The system is expected to offer the Royal Netherlands Meteorological Institute (KNMI) more opportunities to issue early warnings in cases of extreme weather. It also enhances KNMI’s capabilities for climate research.
Dick Fens, Bull’s managing director for the Netherlands, said: ‘The computer will provide KNMI with enough power to accurately predict weather up to 24 hours in advance using complex algorithms, which are able to factor in a vast number of variables.’
Vast amounts of raw meteorological and oceanographical data, which would overwhelm a less powerful machine, will be put into the computer.
The Bull solution consists of 396 bullx B500 compute nodes, equipped with Intel Xeon Series 5600 processors, for a total of 4,752 cores and 9.5TB memory, and delivering a peak performance of 58.2Tflop/s. Frits Brouwer, a KNMI director, believes that the new system will be up to 40 times more powerful than its predecessor.
It is claimed that one of the criteria for the new supercomputer has been the ability of the manufacturer to enhance its power efficiency. Aside from power-efficient components incorporated in the compute nodes, such as ultra capacitors and low-voltage power supplies, Bull also proposed the ‘Bull Cool Cabinets’. These racks are equipped with special water-cooled doors, resulting in a much more efficient power-consumption factor than cooling by means of traditional air conditioning.
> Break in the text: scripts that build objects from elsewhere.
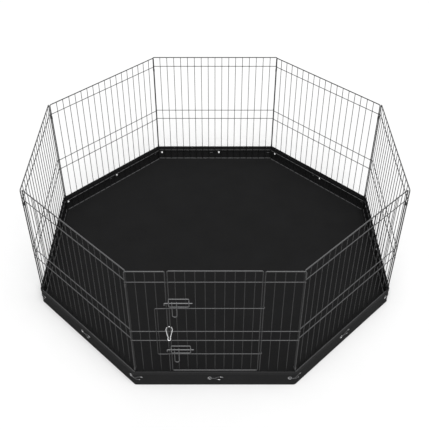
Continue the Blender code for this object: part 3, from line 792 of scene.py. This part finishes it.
def floor_height(x, y):
    """Top of the mat: barely rippled, with the ghost of the folds it was packed in."""
    ripple = 0.5 * soft_noise(x, y, 0.16, 3.1) + 0.3 * soft_noise(x, y, 0.06, 8.4)
    fold = 0.0
    for line in FOLD_LINES:
        for place in (x, y):
            fold += math.exp(-(((place - line - 0.004 * soft_noise(x, y, 0.3, line)) / FOLD_W) ** 2))
    return FLOOR_T - 0.00058 + 0.00042 * ripple + 0.0002 * min(1.0, fold)


def add_floor(outside):
    """The mat's floor, a rippled octagonal sheet with a flat underside."""
    edge, length = octagon_path(outside, SKIRT_CORNER_R, FLOOR_SPACING, 4)
    bm = bmesh.new()
    levels = []
    for top in (True, False):
        grid = [[bm.verts.new((0, 0, floor_height(0, 0) if top else 0.0))]]
        for r in range(1, FLOOR_RINGS + 1):
            share = r / FLOOR_RINGS
            row = []
            for point, _, _ in edge:
                x, y, z = point.x * share, point.y * share, 0.0
                if top:
                    fall = max(0.0, (share - FLOOR_RIM) / (1 - FLOOR_RIM))
                    z = floor_height(x, y) * (1 - fall) + (FLOOR_T - 0.0002) * fall
                row.append(bm.verts.new((x, y, z)))
            grid.append(row)
        levels.append(grid)
    upper, lower = levels
    for i in range(len(edge)):
        n = (i + 1) % len(edge)
        for grid in levels:
            faces = [(grid[0][0], grid[1][i], grid[1][n])]
            for inner, outer in zip(grid[1:], grid[2:]):
                faces.append((inner[i], outer[i], outer[n], inner[n]))
            for face in faces:
                bm.faces.new(face if grid is lower else face[::-1]).smooth = True
        bm.faces.new((upper[-1][i], upper[-1][n], lower[-1][n], lower[-1][i]))
    cloth_uv(bm, lambda at: (at.x, at.y))
    mesh = finish(bm, "mat_floor_sheet", [FLOOR_CLOTH], 60)
    sheet = piece("mat_floor_sheet", mesh, Matrix(), "front_frame", ["mat_floor"])
    return sheet, 0.5 * length * outside


def skirt_offset(s, z, length):
    """How far the standing skirt leans out at a place, from slack between its ties."""
    up = (z - PEN_Z) / (SKIRT_TOP - PEN_Z)
    turn = 2 * math.pi * s / length
    ring = Vector((math.cos(turn), math.sin(turn), 0)) * length / (2 * math.pi)
    wave = soft_noise(ring.x, ring.y, 0.10, 2.0 + up * 0.8)
    fine = soft_noise(ring.x, ring.y, 0.035, 7.0 + up * 1.5)
    return (0.0007 * wave + 0.00025 * fine) * math.sin(math.pi * min(1.0, up * 0.62 + 0.02)) + 0.0002 * up


def edge_place(s, length):
    """How far the skirt's bound edge leans out at a place, and how far it ripples up."""
    return skirt_offset(s, SKIRT_TOP - EDGE_DOWN, length), 0.0003 * soft_noise(s, 0.08, 0.02, 0)


def cut_holes(sheet, holes):
    """The sheet's mesh with a round hole through it at each frame, along the frame's Y."""
    cutter = bmesh.new()
    for place in holes:
        bmesh.ops.create_cone(
            cutter, cap_ends=True, segments=24, radius1=HOLE_R, radius2=HOLE_R, depth=0.02,
            matrix=place @ Matrix.Rotation(math.pi / 2, 4, "X"),
        )
    tool_mesh = bpy.data.meshes.new("hole_tool")
    cutter.to_mesh(tool_mesh)
    cutter.free()
    tool = bpy.data.objects.new("hole_tool", tool_mesh)
    bpy.context.scene.collection.objects.link(tool)
    cut = sheet.modifiers.new("holes", "BOOLEAN")
    cut.operation = "DIFFERENCE"
    cut.solver = "EXACT"
    cut.object = tool
    bpy.context.view_layer.update()
    graph = bpy.context.evaluated_depsgraph_get()
    made = bpy.data.meshes.new_from_object(sheet.evaluated_get(graph))
    sheet.modifiers.clear()
    bpy.data.objects.remove(tool, do_unlink=True)
    return made


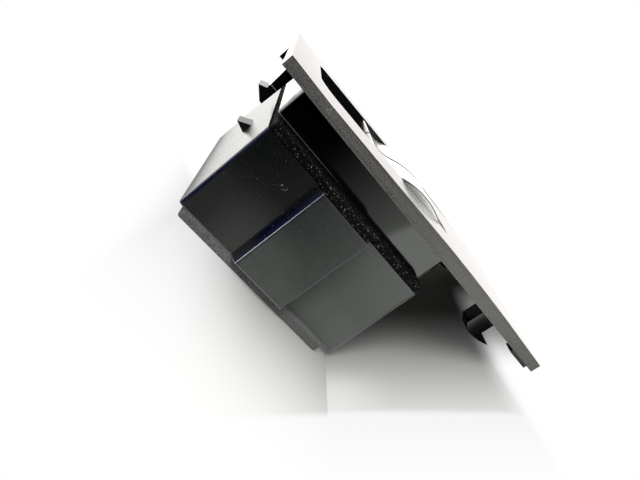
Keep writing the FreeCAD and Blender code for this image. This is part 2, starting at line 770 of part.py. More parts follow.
# Connector header: the socket that the vehicle's plug enters from below
def make_header():
    body = new_body("connector_header")

    def plan(inset):
        return rectangle(
            f"header_x - header_length / 2 + {inset}",
            f"header_x + header_length / 2 - {inset}",
            f"header_y - header_width / 2 + {inset}",
            f"header_y + header_width / 2 - {inset}",
        )

    extrude(body, "Pad", "shroud", "XY", "header_recess", [plan("0")], "board_level - header_recess", "up")
    round_edges(body, "shroud_corners", "1.0", lambda edge, middle: upright(edge))
    socket_depth = "board_level - header_recess - header_floor"
    extrude(body, "Pocket", "socket", "XY", "header_recess", [plan("header_wall")], socket_depth, "up")
    keyway = rectangle(
        "header_x - 2.0",
        "header_x + 2.0",
        "header_y + header_width / 2 - header_wall",
        "header_y + header_width / 2",
    )
    extrude(body, "Pocket", "latch_slot", "XY", "header_recess", [keyway], "6.0", "up")
    slots = [pin_plan(x, y, "0.02") for x, y in pin_places()]
    extrude(body, "Pocket", "pin_slots", "XY", "board_level - header_floor", slots, "header_floor", "up")
    return body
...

The technology will make KNMI one of the best-performing and most environmentally friendly weather-data centres in Europe.
It is needed because the old system is out of date and the country’s low-lying terrain means it is at great risk of flooding during certain weather events.
‘The flooding disaster the Netherlands experienced in 1953, which killed 1,836 people, occurred because the warnings did not come early enough,’ said Fens. ’An advanced weather-warning system is vital in a country as flat as the Netherlands.’
Ian Candy, a senior lecturer in physical geography at Royal Holloway University of London, added: ‘As low-pressure zones move south through the southern North Sea they drag storm surges with them. The straits of Dover act as a bottleneck and the low-lying coastal regions of the southern North Sea can become flooded.’
IPCC said earlier in 2011: ‘Ensemble modelling of storm surges and tidal levels in shelf seas, particularly for the Baltic and southern North Sea, indicate fewer but more extreme surge events under some SRES emissions scenarios.’
Since 1850, a sea-level rise of approximately 1.5mm has been observed at the world’s longest-running sea-level measuring centre in Amsterdam.